In the paper authored by the AI & Research teams at Twill, we share findings from a pilot test we ran on users interacting with Anna. 

We were excited to see that 89.6% of the 203 surveyed users rated Anna as helpful. When these users were asked to evaluate Anna on a series of attributes, these were the results:

  • 74.9% agreed/strongly agreed with the statement “Anna listens to me” 
  • 73.3% agreed/strongly agreed with the statement “Anna is curious about me
  • 76.8% agreed/strongly agreed with the statement “Anna gives me insights that I can use

In another pilot study, we explored how Anna influences engagement within Twill activities. We found that participants who received versions of Twill activities led by Anna wrote lengthier, more elaborate responses than those who completed the activities without her guidance. These are preliminary results, but still promising and incredibly useful as we look to further optimize Anna and expand her capabilities across the Twill platform. 

Research Implications 

The mental health fallout from the pandemic, coupled with the provider shortage, has increased demand for digital mental health solutions. Unfortunately, many medical and health apps suffer from low engagement, with retention after 30 days in the low single digits

 The existing literature, which we review in the paper, suggests that AI, and AI conversational agents in particular, can have dramatic effects on engagement with DMHIs. AI-based agents like Anna can add a deep level of personalization that comes from being familiar with users’ lives over time. When a user shares details with Anna, like the name of a spouse or a favorite outdoor activity, she remembers and references them appropriately in subsequent conversations. This is just one relatively simple example of how Anna forms relationships with users, which can drive sustained engagement.

 For groups of people that have been historically difficult to activate and/or are likely to miss or ignore their depressive symptoms, the implications here are potentially game-changing. 

Consider the fact that Twill’s analysis of the National Health and Wellness Survey found that one in six people has unrecognized depression, and prevalence of depression is higher among BIPOC and other non-white ethnic groups. In the Medicaid population, 34%, or more than a third, have undiagnosed mild to severe symptoms of depression.

The average person will spend eight years living with depressive symptoms before they address them. Many individuals on Medicaid have major trust issues when it comes to the healthcare system and may not know they have access to mental health services. 

 If destigmatized, AI-powered solutions can reach some of these people, engage them sooner and triage them to the right level of care, we could potentially save a lot of suffering and relieve some of the burden on overwhelmed clinicians.

 Anna 2.0

We are currently working to deploy Anna more broadly—embedding her not just within tracks, but throughout the Twill user experience, beginning at onboarding. We’re also constantly adding new “ears” to Anna so her listening skills can generate more reflective and attuned responses. This will make her more sensitive, and able to pick up the subtle ways users express themselves, and the psychological cues that can be inferred from their input.  

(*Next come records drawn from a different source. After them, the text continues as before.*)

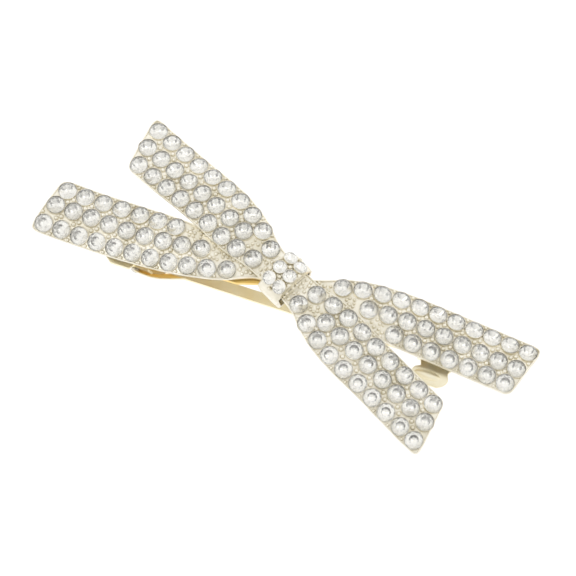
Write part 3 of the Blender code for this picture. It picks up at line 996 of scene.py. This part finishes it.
def softbox(name, azimuth, elevation, distance, width, height, radiance):
    """A rectangular lamp aimed at the object. radiance is the brightness of its face."""
    towards = direction(math.radians(azimuth), math.radians(elevation))
    data = bpy.data.lights.new(name, "AREA")
    data.shape = "RECTANGLE"
    data.size, data.size_y = width, height
    data.energy = radiance * math.pi * width * height
    lamp = bpy.data.objects.new(name, data)
    lamp.location = towards * distance
    lamp.rotation_euler = towards.to_track_quat("Z", "Y").to_euler()
    bpy.context.scene.collection.objects.link(lamp)


def studio_world():
    """A bright white tent, dimmest around the camera and a little dimmer below."""
    world = bpy.data.worlds.new("studio_tent")
    bpy.context.scene.world = world
    world.use_nodes = True
    tree = world.node_tree
    place = tree.nodes.new("ShaderNodeTexCoord")
    lean = tree.nodes.new("ShaderNodeVectorMath")
    lean.operation = "DOT_PRODUCT"
    lean.inputs[1].default_value = TENT_TOP
    tree.links.new(place.outputs["Generated"], lean.inputs[0])
    stops = [(position, (grey,) * 3) for position, grey in TENT_GREYS]
    tent = ramp(tree, lean.outputs["Value"], stops)
    background = tree.nodes["Background"]
    tree.links.new(tent, background.inputs["Color"])
    background.inputs["Strength"].default_value = TENT_STRENGTH


def studio_lights():
    softbox("key_softbox", azimuth=-70, elevation=50, distance=1.4, width=0.5, height=0.5, radiance=1.5)
    softbox("fill_softbox", azimuth=110, elevation=40, distance=1.4, width=0.6, height=0.4, radiance=1.3)


def camera():
    data = bpy.data.cameras.new("camera")
    data.lens = VIEW_LENS
    data.clip_start = 0.01
    back = direction(VIEW_AZIMUTH, VIEW_ELEVATION)
    right = Vector((math.cos(VIEW_AZIMUTH), math.sin(VIEW_AZIMUTH), 0))
    aim = right * AIM_RIGHT + back.cross(right) * AIM_UP
    made = bpy.data.objects.new("camera", data)
    made.location = aim + back * VIEW_DISTANCE
    made.rotation_euler = back.to_track_quat("Z", "Y").to_euler()
    bpy.context.scene.collection.objects.link(made)
    bpy.context.scene.camera = made


camera()
studio_floor()
studio_world()
studio_lights()
bpy.context.scene.view_settings.view_transform = "Standard"
dress_ribbon("long", LONG)
dress_ribbon("short", SHORT)
dress_knot()
dress_barrette()
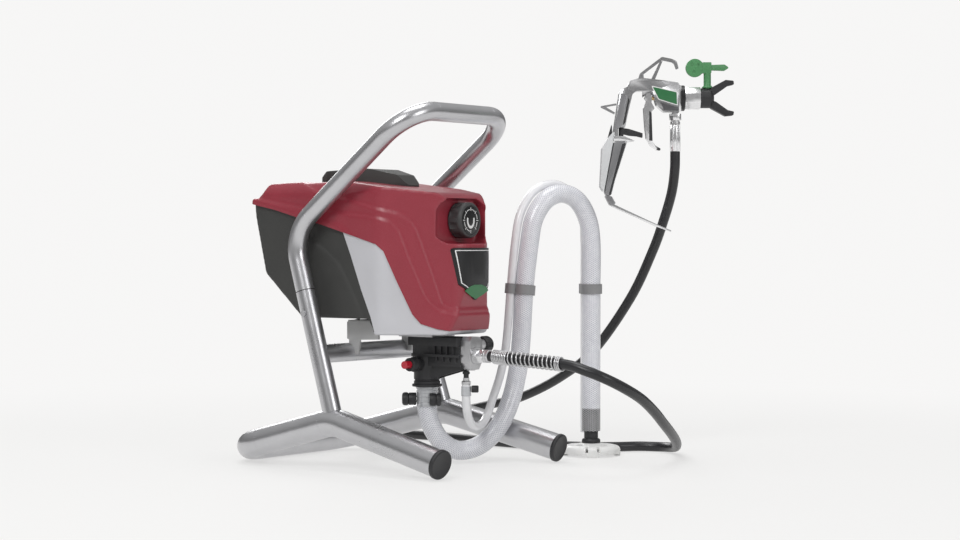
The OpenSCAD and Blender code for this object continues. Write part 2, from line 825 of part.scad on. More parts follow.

We’re also contemplating Anna's unique, expressive voice and how we represent her to the different people she'll interact with. That includes teaching her multiple languages (she is very close to speaking LatAm Spanish!) and considering how she incorporates non-verbal cues, like facial expressions and vocal tone subtleties.  

 Those types of capabilities can only enhance the depth of the therapeutic alliance Anna forms with people as she guides them towards healthier behaviors.

 Our preliminary data around Anna aligns with the existing research on chatbots in healthcare settings. We believe Anna (and other therapeutic agents like her) may be the key to high activation and retention on digital health platforms, especially in hard-to-reach populations like Medicaid. Investment in therapeutic AI is a crucial component in addressing the global mental health pandemic and bridging care gaps that impact our most vulnerable communities.